2022年度第2回坊っちゃん講座「化学受験術指南~教授が読み解くメッセージ」開催報告
5月14日(土)に坊っちゃん講座をオンラインで開催し、250名近くの参加がありました。
本講座は最先端の研究や応用研究において世界をリードしている研究者が研究の面白さを高校生、中学生および大学生に伝え、勉学意欲の向上と進路選択に資するために開講しております。
講演は、先生の自己紹介から始まり、[共通テスト(2021年1月⼤学⼊学共通テスト)]の「高分子中の金属錯体への光照射」の問題を取り上げ、一見難しそうな問題であるが、高校までの学習で解けるように作られていると説明がありました。実際には、光分解反応の量的関係を問われる物質量(mol)の問題で、見慣れない対象を組み合わせて作られた問題に適用できるか、思考力を問う問題だと説明がありました。
また、入試問題の元ネタになった研究を実験してみた学生の話や秋津研究室で取り組んでいる研究の紹介もありました。
更に、[化学グランプリ]の問題を取り上げ、大学院入試レベルでもおかしくない問題が出てくるとお話があり、問題になった元ネタの研究紹介をした後に、問題についてくる「誘導」を見直すと大学化学への良い橋渡しになると説明がありました。試験は答えが求まるように作られているが、研究は高校までの勉強と違って、過去に答えがないことをやる。過去にとらわれないことにチャレンジできる素養のある人を大学は選ぶための入試をしていると思うと講演を締めくくりました。

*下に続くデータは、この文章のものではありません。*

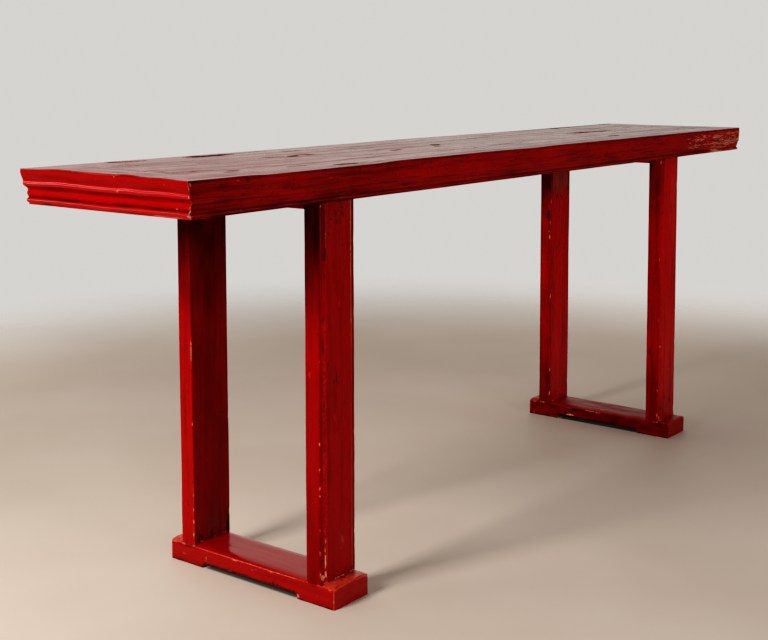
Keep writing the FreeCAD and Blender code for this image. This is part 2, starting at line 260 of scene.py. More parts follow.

その後、参加者から「Q&A機能」を用いて質問を受け、30件近い質問を1つ1つ丁寧に、時間を延長し回答してくれました。
講演の内容に対する質問だけでなく、中学生から「元素記号を覚えられません。覚えるコツはありますか?」と質問があり、「私も周期表全部は暗記していません。使う元素は覚えられるので大丈夫です。」と回答がありました。
また、高校教員から「文系志望の生徒でmolの計算に苦手意識を持ってしまうケースがよく見られます。ハードルを下げる方法等ありますか」と質問があり、「1ダース、2ダースと同じように、12個あったら1ダース。同じように6.0×1023あったら1molで…と数をまとめる単位だと考えればいい」と説明がありました。
参加者からは、「理科の世界にはまだ知らない反応、物質が沢山あるということを改めて感じ、理科をもっと学びたいという思いが更に強くなりました。知らない単語もたくさん出てきましたが、とても楽しい講義でした。」、「秋津先生のお話や説明はとても丁寧で分かりやすかったですが、私には内容が難しかったです。でも理科とは化学と生物と物理がつながっていることを知りました。全てに興味を持って勉強することがそれぞれをよく知る理解する方法かなと感じました。」、「ペーパーテストが解けることと実際に実験ができるかは別であることに改めて気づきました。また、化学グランプリがあることを知り、高みを目指すことを忘れずに勉強していきたいと思いました。」などの感想が寄せられました。